2. I can still wear my style of clothing but definitely not to the extreme level that I did back home. I do not have to conform to the way the dress here but I want to because I really like it. In fact, I wear Indian dresses more often than most girls do here. But I wear jeans a lot too!
3. I said in my last post that they treat me different after they find out I am an American and an exchange student. I meant that in a good way I guess. Before they figure it out they just treat me like my host sisters friend or something. But when they come to know who I am they first start offering me things like chai tea and food. Then they ask "What are your thoughts about India, coming from the U.S.A.?" and then it is just question after question about why I wanted to come here, how I like certain things, when my birthday is, how their English is, what my future is going to look like, if I like Justin Bieber, if I can be their best friend, and things like that.

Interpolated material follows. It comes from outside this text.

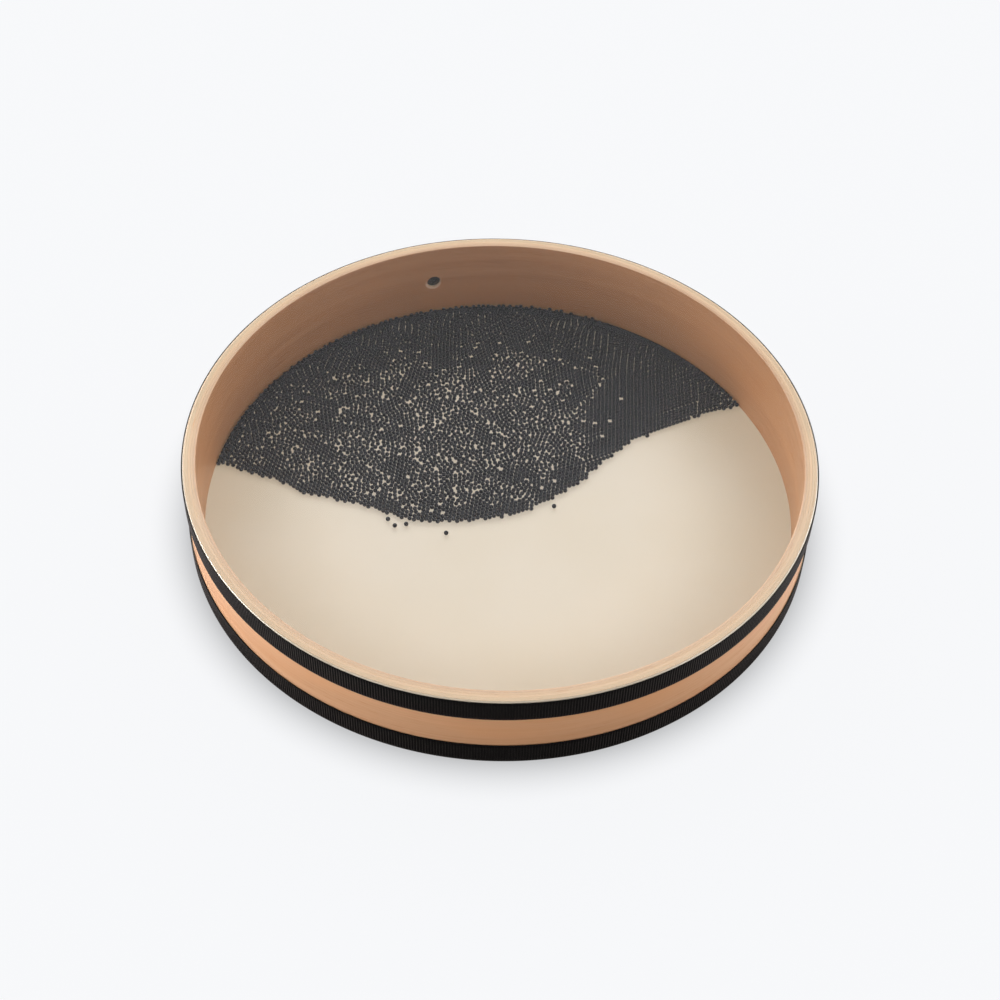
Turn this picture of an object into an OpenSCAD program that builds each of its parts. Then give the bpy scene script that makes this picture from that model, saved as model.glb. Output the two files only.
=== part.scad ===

I have more that I could write about, but that will always be the case when I post a new update on here. Besides I already wrote a novel anyway. I guess I will wait a few days and then write some more about the way I have been feeling lately. I haven't really shared too much of that yet. I will also be posting that video soon too. So check back in a couple of days.

I pray the Lord's blessings on all of you as you read this. Continue to pray for me too!